The IMD (Indian Meteorological Department) has recorded almost no precipitation — rainfall or snowfall — in large parts of northern India in December, and forecasts suggest that many areas in Uttarakhand, Himachal Pradesh, Jammu and Kashmir and Ladakh could see up to 86 per cent below-normal precipitation between January and March this year.
A growing pattern, not a one-off
Meteorologists stress that the shortfall is not an isolated anomaly.
“There is now strong evidence across different datasets that winter precipitation in the Himalayas is indeed decreasing,” Kieran Hunt, principal research fellow in tropical meteorology at the University of Reading in the UK was quoted in a BBC report.
A study co-authored by Hunt in 2025 analysed four major climate datasets from 1980 to 2021 and found a consistent decline in precipitation across the western and parts of the central Himalayas.
Using ERA-5 reanalysis data, Hemant Singh, a research fellow at the Indian Institute of Technology, Jammu, said snowfall in the north-western Himalayas has fallen by around 25 per cent in the last five years compared to the 40-year average from 1980 to 2020.
Nepal has seen an equally worrying trend.
“Nepal has recorded almost zero rainfall since October, and the rest of this winter also looks largely dry,” Binod Pokharel, associate professor of meteorology at Tribhuvan University in Kathmandu told BBC.

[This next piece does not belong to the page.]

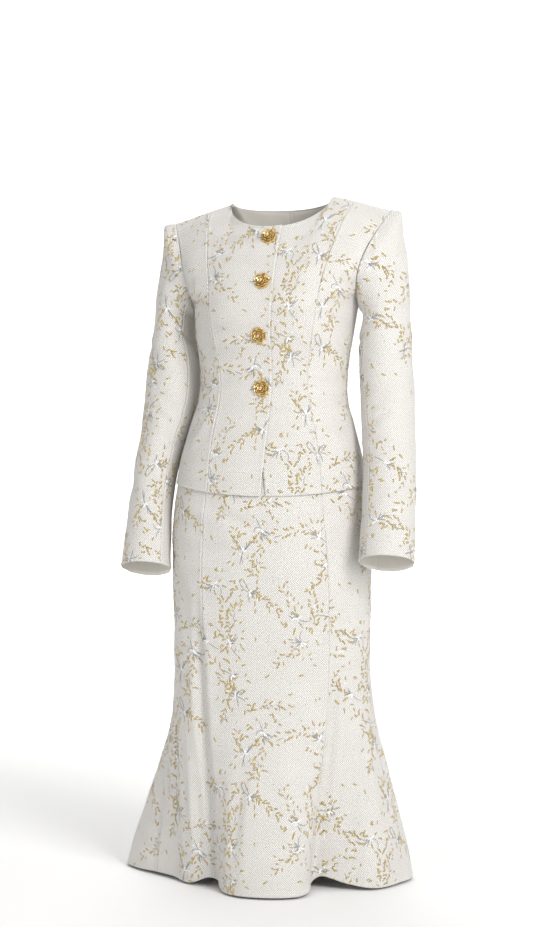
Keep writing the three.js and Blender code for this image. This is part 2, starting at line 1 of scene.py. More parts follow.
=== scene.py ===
"""Looks of a woman's two-piece church suit: a princess-seamed jacket with rose buttons over a
trumpet skirt, in ivory herringbone brocade with woven gold leaves and silver stems.
The tables of the form are in millimetres, the scene in metres. The front faces -Y and the
wearer's left is +X."""

import math

import bpy
import numpy as np
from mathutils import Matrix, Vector
from mathutils.kdtree import KDTree


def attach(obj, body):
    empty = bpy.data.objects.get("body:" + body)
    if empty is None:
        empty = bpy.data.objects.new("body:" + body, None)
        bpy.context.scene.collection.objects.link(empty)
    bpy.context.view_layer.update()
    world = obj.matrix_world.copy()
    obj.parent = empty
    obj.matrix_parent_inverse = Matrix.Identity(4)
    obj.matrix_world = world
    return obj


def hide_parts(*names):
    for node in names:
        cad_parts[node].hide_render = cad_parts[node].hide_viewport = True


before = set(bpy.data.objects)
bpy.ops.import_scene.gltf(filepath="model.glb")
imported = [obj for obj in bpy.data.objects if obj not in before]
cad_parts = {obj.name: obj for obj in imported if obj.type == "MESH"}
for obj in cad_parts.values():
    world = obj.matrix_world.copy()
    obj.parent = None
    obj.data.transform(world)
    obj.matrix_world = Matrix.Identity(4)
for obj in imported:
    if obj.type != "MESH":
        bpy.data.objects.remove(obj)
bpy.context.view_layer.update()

MM = 0.001
# In millimetres: thickness of the cloth, how far each front moves out or in where they lap, and
# half the gap between neighbouring pieces
CLOTH = 2.0
LAP_LIFT = 1.5
HALF_GAP = 0.15
# Lines between which the lap's lift fades
LAP_FADE = 0.7, 2.4


def table(columns, rows):
    """Named columns of a table, in rising order of its first column."""
    data = np.array(sorted(rows), float)
    return {name: data[:, i] for i, name in enumerate(columns.split())}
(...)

“This has been the case in most winters over the last five years.”
While the region has witnessed a few heavy snowfalls in recent years, scientists note these have been isolated extreme events, not the steady, widespread snowfall that historically replenished glaciers and snowfields.

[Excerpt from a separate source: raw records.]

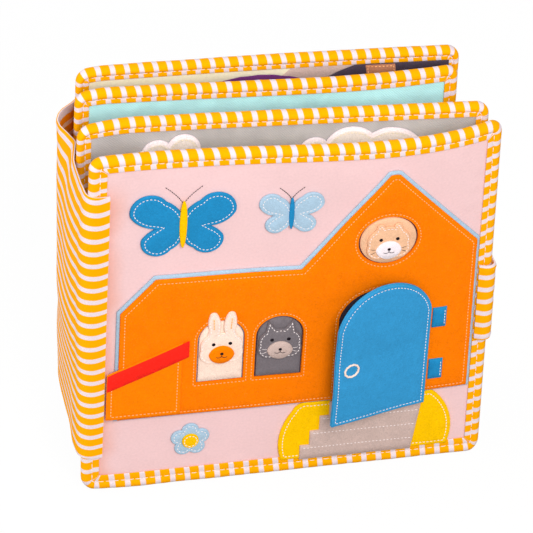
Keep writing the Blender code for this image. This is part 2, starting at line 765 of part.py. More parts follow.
def make_ring(name, parent, middle):
    """A thread ring that faces -Y."""
    around, across = 16, 6
    bm = bmesh.new()
    rings = []
    for i in range(around):
        a = 2 * math.pi * i / around
        ring = []
        for k in range(across):
            b = 2 * math.pi * k / across
            reach = RING_RADIUS + RING_CORD * math.cos(b)
            offset = Vector((reach * math.cos(a), RING_CORD * math.sin(b), reach * math.sin(a)))
            ring.append(bm.verts.new(middle + offset))
        rings.append(ring)
    for ring, after in zip(rings, rings[1:] + rings[:1]):
        for k in range(across):
            n = (k + 1) % across
            bm.faces.new((ring[k], ring[n], after[n], after[k]))
    add_object(name, bm, parent, "cream_felt")


def make_puppets(leaf):
    """Three finger puppets, each a body inside its window, a head before it and a muzzle on the head."""
    bodies = window_outlines(leaf, -PUPPET_CLEAR)
    spans = window_spans(leaf)
    left, _, right, _ = field_box(leaf, WINDOW_SHARES[0], BACKING_MARGIN)
    width = PUPPET_HEAD_SHARES[0] * (right - left)
    height = PUPPET_HEAD_SHARES[1] * (right - left)
    for (name, ear_shares, finish, muzzle_finish), body, place, chin_share in zip(
        PUPPETS, bodies, spans, CHIN_SHARES
    ):
        slide = pivot(name + "_slide", leaf.pivot)
        across, foot, span = place
        middle = (across, foot + chin_share * span + height / 2)
        head = motif_outline(BROW_SHARES + ear_shares + CHEEK_SHARES, width, height, middle)
        snout = (across, middle[1] + MUZZLE_RISE_SHARE * height / 2)
        snout_width, snout_height = MUZZLE_SHARES[0] * width, MUZZLE_SHARES[1] * height
        muzzle = motif_outline(MUZZLE_OUTLINE_SHARES, snout_width, snout_height, snout)
        muzzle_low = TRIM_LOW + THICK_FELT + SEAT
        felt(name + "_body", leaf, body, WALL_LOW, FELT, finish, parent=slide)
        felt(name + "_head", leaf, head, TRIM_LOW, THICK_FELT, finish, parent=slide)
        felt(name + "_muzzle", leaf, muzzle, muzzle_low, MUZZLE_FELT, muzzle_finish, parent=slide)


def front_motifs(leaf):
    """The butterflies above the cottage and the flower beside its porch."""
    big = field_motif(leaf, BUTTERFLY_OUTLINE_SHARES, BIG_BUTTERFLY_SHARES)
    small = field_motif(leaf, BUTTERFLY_OUTLINE_SHARES, SMALL_BUTTERFLY_SHARES)
    felt("big_butterfly", leaf, big, BACKING_LOW, THICK_FELT, "blue_felt")
    felt("small_butterfly", leaf, small, BACKING_LOW, THICK_FELT, "pale_blue_felt")
    turns = [math.pi / 2 - 2 * math.pi * (i + 0.5) / FLOWER_PETALS for i in range(FLOWER_PETALS)]
    reach = PETAL_REACH_SHARE
    corners = [(reach * math.cos(a), reach * math.sin(a), PETAL_BULGE_SHARE) for a in turns]
    petals = field_motif(leaf, corners, FLOWER_SHARES)
    width_share, _, across, up = FLOWER_SHARES
    left, _, right, _ = field_box(leaf, (0, 0, width_share, 1))
    heart = circle_outline(field_point(leaf, across, up), FLOWER_HEART_SHARE * (right - left))
    felt("flower_petals", leaf, petals, BACKING_LOW, FELT, "pale_blue_felt")
    felt("flower_heart", leaf, heart, LINING_LOW, FELT, "yellow_felt")


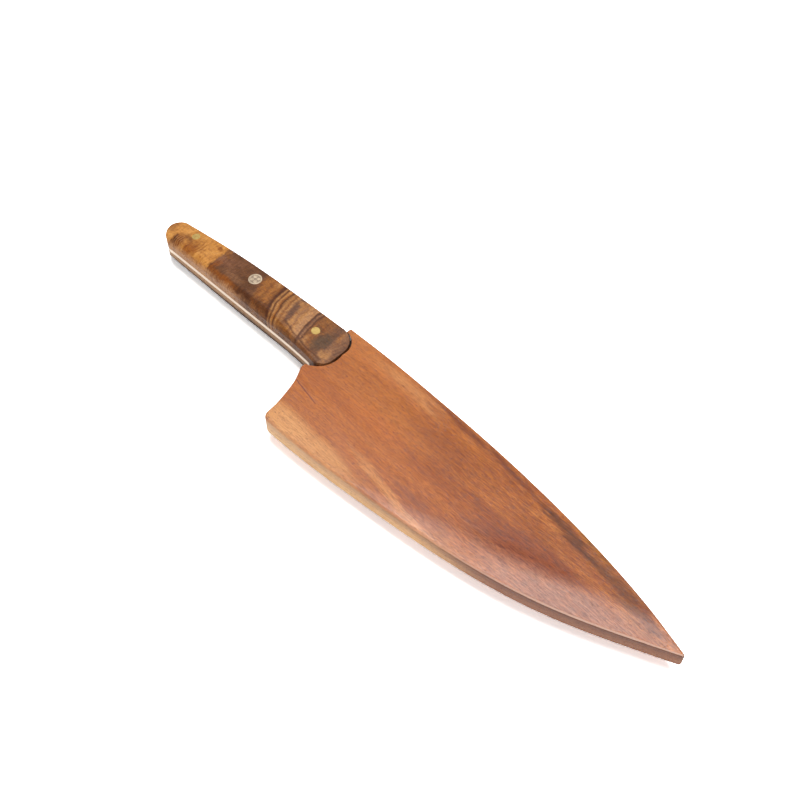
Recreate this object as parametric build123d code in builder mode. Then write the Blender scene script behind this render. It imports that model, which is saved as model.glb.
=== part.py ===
import os
from math import atan2, cos, radians, sin, tan
from build123d import *

os.makedirs("parts", exist_ok=True)

# A chef's knife lying on its side in a wooden blade guard, in millimetres.
# X runs from the butt of the handle to the tip of the guard, Y from the cutting
# edge to the spine, and Z up through the thickness of the blade. The origin is
# under the middle of the whole object, on the surface that the handle lies on.
# Outlines are drawn flat, with along = 0 at the mouth corner of the guard and
# across = 0 on the line of the handle's pins.

# Knife
blade_reach = 213.0          # mouth corner of the guard to the blade's tip
blade_height = 57.1          # spine to heel
blade_thickness = 2.3        # at the spine, and all along the tang
edge_thickness = 0.5         # where the grind meets the cutting edge at the heel
distal_taper = 0.5           # how much thinner each side of the grind is at the tip
spine_flat = 1.5             # the grind fades out this far under the spine
plunge_gap = 1.5             # the grind starts this far in front of the scales
spine_across = 11.0          # the spine over the pin line, at the mouth
choil_across = 13.4          # the tang under the pin line, at the mouth
heel_along = 13.0            # the heel corner, past the mouth corner
choil_radius = 7.0

# Handle
handle_length = 120.3        # butt to the mouth corner
handle_half = 9.8            # half thickness at the fullest place
nose_reach = 9.0             # the scales' rounded front reaches into the guard
nose_half = 6.0              # half thickness at that front
facet_length = 36.0          # the flat that slopes down to the front
facet_rise = 3.35            # how far that flat climbs over its length
belly_rounding = 5.0
spine_rounding = 1.8
rounding_overlap = 0.15      # the belly's rounding starts this far outside the wood
nose_spine_radius = 9.8
nose_belly_radius = 7.0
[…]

Snow persistence hits record lows
Another critical indicator is snow persistence — the length of time snow remains on the ground before melting. According to the ICIMOD (International Centre for Integrated Mountain Development), the winter of 2024-25 saw a 23-year record low in snow persistence, nearly 24 per cent below normal across the HKH (Hindu Kush Himalaya) region.
Four of the last five winters between 2020 and 2025 recorded below-normal snow persistence, ICIMOD said in a recent assessment.

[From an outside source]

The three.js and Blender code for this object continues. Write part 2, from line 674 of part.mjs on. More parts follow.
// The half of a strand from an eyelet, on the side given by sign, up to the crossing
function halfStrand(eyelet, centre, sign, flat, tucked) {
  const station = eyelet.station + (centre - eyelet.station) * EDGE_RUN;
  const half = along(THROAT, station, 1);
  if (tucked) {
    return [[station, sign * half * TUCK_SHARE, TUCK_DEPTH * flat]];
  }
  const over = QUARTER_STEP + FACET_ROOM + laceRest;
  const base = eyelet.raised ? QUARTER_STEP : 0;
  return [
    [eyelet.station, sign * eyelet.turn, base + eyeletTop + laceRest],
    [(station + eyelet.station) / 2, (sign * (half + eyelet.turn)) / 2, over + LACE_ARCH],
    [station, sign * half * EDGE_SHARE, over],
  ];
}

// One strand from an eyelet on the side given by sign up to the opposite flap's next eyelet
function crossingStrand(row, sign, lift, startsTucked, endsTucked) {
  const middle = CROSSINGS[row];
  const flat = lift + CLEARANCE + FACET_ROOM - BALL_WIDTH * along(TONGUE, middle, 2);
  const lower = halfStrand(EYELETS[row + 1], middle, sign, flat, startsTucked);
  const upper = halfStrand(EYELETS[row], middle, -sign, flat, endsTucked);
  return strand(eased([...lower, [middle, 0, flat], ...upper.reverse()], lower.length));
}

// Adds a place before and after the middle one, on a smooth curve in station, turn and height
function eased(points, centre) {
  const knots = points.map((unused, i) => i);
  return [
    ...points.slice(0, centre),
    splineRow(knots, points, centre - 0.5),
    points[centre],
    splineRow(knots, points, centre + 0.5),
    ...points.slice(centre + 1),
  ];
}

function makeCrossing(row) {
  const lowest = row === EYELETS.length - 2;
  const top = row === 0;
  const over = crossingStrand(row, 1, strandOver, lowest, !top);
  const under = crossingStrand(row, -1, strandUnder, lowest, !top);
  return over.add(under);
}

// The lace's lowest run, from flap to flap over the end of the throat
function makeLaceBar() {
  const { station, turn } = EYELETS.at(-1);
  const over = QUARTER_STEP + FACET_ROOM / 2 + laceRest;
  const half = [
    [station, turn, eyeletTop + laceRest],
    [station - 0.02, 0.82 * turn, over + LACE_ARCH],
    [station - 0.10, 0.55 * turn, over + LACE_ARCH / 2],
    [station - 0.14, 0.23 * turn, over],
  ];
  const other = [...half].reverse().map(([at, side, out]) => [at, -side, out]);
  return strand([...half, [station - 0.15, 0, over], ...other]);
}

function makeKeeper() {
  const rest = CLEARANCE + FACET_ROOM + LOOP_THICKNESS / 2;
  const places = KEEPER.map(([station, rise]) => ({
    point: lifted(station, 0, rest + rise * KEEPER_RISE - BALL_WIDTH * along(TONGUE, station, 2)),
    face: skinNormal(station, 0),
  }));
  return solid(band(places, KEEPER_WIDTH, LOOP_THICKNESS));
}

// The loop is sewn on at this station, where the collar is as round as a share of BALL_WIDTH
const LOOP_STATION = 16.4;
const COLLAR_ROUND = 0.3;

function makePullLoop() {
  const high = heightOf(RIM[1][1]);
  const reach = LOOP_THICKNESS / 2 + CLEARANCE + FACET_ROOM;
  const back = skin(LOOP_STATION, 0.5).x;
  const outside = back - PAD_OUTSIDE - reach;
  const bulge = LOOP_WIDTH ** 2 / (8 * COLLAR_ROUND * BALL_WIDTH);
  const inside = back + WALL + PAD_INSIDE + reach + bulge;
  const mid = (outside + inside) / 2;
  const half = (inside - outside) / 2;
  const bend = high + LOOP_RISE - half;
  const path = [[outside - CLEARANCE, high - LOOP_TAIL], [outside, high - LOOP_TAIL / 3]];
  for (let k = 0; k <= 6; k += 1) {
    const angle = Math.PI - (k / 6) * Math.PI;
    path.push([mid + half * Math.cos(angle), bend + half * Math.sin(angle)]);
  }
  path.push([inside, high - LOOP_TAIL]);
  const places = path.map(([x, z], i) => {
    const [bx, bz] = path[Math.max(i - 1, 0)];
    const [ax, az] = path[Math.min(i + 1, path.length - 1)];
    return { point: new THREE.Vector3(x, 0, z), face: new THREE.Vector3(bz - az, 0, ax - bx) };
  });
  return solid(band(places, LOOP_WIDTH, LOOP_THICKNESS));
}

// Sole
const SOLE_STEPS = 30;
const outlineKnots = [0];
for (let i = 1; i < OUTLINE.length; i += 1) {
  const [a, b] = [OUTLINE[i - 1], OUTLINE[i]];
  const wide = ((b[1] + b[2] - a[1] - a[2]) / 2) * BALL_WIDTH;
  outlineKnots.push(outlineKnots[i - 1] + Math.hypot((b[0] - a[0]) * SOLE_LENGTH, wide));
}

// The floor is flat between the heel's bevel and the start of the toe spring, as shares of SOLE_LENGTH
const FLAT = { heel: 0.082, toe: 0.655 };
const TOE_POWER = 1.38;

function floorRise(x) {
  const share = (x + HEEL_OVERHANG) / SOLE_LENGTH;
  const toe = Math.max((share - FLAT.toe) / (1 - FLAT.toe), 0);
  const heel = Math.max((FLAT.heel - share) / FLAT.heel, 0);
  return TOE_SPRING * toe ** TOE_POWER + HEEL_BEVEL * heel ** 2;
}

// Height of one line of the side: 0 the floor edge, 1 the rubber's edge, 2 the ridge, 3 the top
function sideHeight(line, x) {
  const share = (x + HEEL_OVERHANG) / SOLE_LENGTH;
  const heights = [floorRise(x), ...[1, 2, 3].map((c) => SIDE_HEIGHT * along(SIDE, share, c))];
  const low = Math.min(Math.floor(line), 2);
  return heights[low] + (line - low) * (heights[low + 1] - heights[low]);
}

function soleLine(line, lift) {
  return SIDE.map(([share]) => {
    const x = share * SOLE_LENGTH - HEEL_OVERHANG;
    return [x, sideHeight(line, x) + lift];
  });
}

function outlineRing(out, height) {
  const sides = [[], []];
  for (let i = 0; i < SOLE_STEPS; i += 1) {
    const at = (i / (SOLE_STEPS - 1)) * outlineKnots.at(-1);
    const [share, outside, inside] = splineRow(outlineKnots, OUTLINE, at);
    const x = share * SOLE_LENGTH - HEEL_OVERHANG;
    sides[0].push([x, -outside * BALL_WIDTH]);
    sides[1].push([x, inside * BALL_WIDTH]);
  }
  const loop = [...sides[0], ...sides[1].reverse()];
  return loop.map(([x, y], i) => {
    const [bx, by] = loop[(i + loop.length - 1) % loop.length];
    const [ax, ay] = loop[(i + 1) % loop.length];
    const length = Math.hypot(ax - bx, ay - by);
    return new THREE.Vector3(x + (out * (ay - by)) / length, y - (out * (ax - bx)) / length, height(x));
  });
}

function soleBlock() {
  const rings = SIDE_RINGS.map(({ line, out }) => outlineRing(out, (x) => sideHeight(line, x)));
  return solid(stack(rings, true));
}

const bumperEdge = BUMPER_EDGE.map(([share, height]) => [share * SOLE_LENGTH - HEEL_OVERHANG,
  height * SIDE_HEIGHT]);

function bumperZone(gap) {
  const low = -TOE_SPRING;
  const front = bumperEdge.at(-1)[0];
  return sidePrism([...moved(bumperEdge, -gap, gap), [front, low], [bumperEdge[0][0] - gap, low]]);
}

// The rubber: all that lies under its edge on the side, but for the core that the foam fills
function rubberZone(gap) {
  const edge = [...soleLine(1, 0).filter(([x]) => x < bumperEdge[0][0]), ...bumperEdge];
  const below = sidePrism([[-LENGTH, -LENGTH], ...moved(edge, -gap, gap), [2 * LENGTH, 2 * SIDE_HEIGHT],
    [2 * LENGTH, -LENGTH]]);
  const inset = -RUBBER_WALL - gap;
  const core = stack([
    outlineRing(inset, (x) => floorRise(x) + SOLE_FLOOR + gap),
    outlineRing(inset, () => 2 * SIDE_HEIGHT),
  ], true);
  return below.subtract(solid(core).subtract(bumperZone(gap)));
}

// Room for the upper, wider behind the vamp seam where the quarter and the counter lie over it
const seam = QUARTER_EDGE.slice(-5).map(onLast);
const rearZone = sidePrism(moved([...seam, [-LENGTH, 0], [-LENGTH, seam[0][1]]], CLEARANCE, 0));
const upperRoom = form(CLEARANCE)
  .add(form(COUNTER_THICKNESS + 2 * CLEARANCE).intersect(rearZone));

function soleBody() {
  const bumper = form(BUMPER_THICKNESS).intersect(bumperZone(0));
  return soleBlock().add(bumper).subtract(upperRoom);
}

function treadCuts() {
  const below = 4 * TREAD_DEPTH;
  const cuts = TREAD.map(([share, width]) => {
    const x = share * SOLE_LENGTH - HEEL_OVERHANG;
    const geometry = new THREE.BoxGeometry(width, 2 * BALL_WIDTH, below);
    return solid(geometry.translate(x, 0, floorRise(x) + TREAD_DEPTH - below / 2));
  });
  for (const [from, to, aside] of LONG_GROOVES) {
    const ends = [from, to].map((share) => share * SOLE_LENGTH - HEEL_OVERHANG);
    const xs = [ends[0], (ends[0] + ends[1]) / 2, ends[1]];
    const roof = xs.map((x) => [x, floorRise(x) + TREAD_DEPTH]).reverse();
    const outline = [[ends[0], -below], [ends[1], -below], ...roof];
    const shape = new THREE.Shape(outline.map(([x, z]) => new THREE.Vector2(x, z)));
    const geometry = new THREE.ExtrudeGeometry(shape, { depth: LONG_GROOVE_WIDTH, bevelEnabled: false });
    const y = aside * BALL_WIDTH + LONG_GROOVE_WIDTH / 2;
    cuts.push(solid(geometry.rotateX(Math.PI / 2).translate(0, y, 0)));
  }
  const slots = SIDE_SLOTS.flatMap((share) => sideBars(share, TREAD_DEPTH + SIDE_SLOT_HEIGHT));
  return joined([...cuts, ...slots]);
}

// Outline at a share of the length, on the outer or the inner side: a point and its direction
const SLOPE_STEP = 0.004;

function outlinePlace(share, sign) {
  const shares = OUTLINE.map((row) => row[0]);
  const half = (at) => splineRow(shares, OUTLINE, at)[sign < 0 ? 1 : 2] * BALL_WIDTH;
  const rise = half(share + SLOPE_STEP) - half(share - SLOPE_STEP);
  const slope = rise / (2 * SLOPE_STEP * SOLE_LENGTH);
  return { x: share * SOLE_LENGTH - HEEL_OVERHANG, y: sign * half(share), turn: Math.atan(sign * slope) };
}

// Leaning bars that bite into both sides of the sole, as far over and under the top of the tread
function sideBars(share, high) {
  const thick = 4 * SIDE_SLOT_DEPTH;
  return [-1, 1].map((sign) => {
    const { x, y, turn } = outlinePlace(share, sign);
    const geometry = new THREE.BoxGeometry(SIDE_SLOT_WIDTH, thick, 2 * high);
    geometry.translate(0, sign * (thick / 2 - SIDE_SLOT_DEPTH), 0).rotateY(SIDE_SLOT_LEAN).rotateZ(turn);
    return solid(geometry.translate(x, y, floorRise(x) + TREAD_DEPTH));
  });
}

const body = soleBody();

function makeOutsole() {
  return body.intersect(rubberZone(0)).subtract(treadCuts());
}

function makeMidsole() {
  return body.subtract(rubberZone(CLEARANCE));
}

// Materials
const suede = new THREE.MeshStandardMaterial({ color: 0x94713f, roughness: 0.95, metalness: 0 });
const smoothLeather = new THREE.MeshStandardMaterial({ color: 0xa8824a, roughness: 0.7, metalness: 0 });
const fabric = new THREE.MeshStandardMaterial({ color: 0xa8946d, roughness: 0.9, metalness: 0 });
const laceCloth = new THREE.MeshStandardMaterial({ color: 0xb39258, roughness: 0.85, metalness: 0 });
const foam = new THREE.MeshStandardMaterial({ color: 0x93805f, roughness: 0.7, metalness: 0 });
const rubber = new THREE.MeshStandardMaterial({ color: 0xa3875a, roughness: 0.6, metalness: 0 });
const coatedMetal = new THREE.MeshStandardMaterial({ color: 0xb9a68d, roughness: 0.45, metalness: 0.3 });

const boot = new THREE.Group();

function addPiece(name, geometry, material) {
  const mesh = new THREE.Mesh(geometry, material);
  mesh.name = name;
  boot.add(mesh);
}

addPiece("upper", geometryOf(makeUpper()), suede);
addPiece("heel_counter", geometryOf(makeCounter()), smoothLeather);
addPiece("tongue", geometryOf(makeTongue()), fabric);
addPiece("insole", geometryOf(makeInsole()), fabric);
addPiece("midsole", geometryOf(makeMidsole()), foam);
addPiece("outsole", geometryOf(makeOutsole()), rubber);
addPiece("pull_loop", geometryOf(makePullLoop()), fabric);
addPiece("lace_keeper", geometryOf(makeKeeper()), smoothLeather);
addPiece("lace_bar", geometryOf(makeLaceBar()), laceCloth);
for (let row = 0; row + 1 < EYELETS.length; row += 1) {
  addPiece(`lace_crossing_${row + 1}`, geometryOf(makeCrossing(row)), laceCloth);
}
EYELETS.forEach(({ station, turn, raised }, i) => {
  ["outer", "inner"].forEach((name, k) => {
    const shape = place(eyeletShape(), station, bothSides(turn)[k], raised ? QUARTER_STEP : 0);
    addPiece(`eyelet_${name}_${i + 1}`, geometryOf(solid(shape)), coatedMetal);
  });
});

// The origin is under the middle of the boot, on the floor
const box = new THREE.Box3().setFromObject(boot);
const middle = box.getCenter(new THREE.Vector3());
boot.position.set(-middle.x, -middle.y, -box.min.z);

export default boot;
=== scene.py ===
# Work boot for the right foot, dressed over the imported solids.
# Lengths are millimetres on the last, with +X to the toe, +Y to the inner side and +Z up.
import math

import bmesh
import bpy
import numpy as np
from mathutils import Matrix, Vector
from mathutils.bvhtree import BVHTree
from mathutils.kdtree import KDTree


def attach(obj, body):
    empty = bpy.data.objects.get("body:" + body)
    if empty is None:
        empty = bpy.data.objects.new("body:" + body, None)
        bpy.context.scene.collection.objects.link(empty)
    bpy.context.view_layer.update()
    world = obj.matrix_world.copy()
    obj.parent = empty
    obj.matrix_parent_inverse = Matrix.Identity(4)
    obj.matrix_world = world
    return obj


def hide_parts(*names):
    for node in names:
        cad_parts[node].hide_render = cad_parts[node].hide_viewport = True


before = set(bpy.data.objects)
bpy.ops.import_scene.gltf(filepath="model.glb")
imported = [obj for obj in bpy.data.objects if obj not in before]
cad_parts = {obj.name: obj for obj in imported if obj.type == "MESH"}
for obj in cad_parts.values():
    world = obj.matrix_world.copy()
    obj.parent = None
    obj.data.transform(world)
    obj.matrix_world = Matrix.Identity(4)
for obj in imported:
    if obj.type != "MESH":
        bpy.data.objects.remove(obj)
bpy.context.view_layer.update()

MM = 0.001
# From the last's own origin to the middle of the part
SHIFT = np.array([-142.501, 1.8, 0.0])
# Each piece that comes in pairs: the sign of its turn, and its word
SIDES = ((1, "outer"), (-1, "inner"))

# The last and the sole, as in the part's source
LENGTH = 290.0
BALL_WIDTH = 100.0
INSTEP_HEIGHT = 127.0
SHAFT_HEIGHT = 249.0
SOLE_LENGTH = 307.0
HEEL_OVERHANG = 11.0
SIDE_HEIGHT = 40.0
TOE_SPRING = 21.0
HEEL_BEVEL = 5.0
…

“This is consistent with decreasing winter precipitation and snowfall across large parts of the HKH,” Sravan Shrestha, senior associate for remote sensing and geoinformation at ICIMOD, was quoted.
A 2025 study co-authored by Singh also found that snow droughts — prolonged periods of unusually low snow — are becoming increasingly common at elevations between 3,000 and 6,000 metres.
Why less snowfall rings alarms
The implications go far beyond the changing appearance of the mountains.
Snow accumulated during winter melts gradually in spring, feeding rivers that sustain agriculture, drinking water and hydropower across South Asia. ICIMOD estimates that snowmelt contributes about one-fourth of the annual runoff in 12 major river basins of the region, affecting water security for nearly two billion people.
With snowfall declining and temperatures rising, the snow that does fall is also melting faster, reducing the steady flow of water that rivers rely on during dry months.
Scientists warn of a cascading impact:
Water shortages in the near term as snowmelt becomes erratic
Higher disaster risks, including landslides, rockfalls and glacial lake outburst floods, as ice and snow that stabilise slopes disappear
Greater wildfire risk, as dry winters leave forests parched and vulnerable to fires
Long-term stress on hydropower and irrigation, crucial for Himalayan states and downstream regions
Accelerated glacier melt has already been flagged as a major crisis for Himalayan countries. Declining winter snowfall, experts say, is now compounding that threat.
What is driving the change?
Most meteorologists point to weakening westerly disturbances — low-pressure systems that travel from the Mediterranean and bring winter rain and snow to northern India, Pakistan and Nepal.
“In the past, these systems delivered the bulk of winter precipitation,” Hunt explained. “Now we think two things are happening: they are becoming weaker and, with less certainty, tracking slightly further north. Both limit their ability to draw moisture from the Arabian Sea, resulting in weaker snowfall.”
The IMD has already described this winter’s westerly disturbances as “feeble”, noting that they have generated only minimal rainfall and snowfall.
While studies differ on whether the frequency of these systems has changed, scientists broadly agree that rising temperatures linked to global warming are intensifying their impact by turning snowfall into rainfall at lower elevations and speeding up melt at higher altitudes.
The IPCC (Intergovernmental Panel on Climate Change) has warned that mountain regions worldwide are warming faster than the global average, making the Himalayas particularly vulnerable.
A dual crisis for the Himalayas
Experts say the region now faces a dangerous combination: rapidly shrinking glaciers and declining snowfall.
“This double trouble has huge consequences,” said a senior climate scientist involved in Himalayan cryosphere research. “When you lose both long-term ice storage and short-term snow reserves, you destabilise the entire hydrological system.”
What worries researchers most is the speed of change. Snow droughts that were once rare are becoming more frequent, and record-low snow persistence is no longer an exception.
Scientists say more research is underway to fully understand the shifting behaviour of winter weather systems. But the warning signs are already clear.
Just as the Himalayas are losing their glaciers, they are also losing their winter snow — a shift that could redefine water security, disaster risk and ecological balance across South Asia for decades to come.